Brands need focus. They need to have a handle on their prime prospects and like-minded others. Having a brand promise that relevantly differentiates the brand’s experience is what will keep current customers loving a brand when there are no new customers available anymore. 

Being a scavenger brand is bad for business. Having an acquisition-focused strategy at the expense of nurturing loyal customers will eventually take its toll. Loyal customers will leave the brand for better options. This is already coming true for Netflix. In a highly competitive category, with each rival offering quality entertainment, loyal customers have plenty of options.

Furthermore, even in entertainment, brands must have relevant differentiated promises. 

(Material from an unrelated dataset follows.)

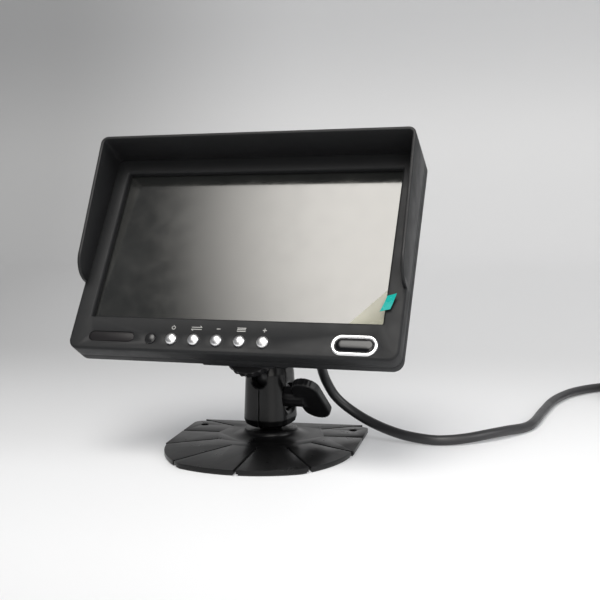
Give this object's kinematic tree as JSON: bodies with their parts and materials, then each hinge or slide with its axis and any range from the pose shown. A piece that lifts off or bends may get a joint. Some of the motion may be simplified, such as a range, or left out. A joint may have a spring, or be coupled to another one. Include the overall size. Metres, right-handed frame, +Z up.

In describing the “up-fronts” – the event where the media showcase their offerings to entice advertisers to buy ad time – The New York Times reported that streaming media were “taking center stage”. Streaming media previewed trailers of movies and series hoping to capture percentages of advertisers ad budgets. All of the streaming services with ad-supported offerings gave the same kind of presentations: here are the shows we will be featuring. As told to The New York Times, there is a real shift in the media industry. The upfronts used be all about the TV networks, but now streaming media are upending that model. It makes sense in this competitive environment that streaming brands stand for something relevant and differentiated to stand out from the rest of the crowd. “My content is better than their content” will only work for a little while. Netflix is a great example that relevant differentiation is critical.

Brands survive and generate high quality revenue growth when they drive both quantity of growth and quality of growth while offering a relevant, differentiated trustworthy experience.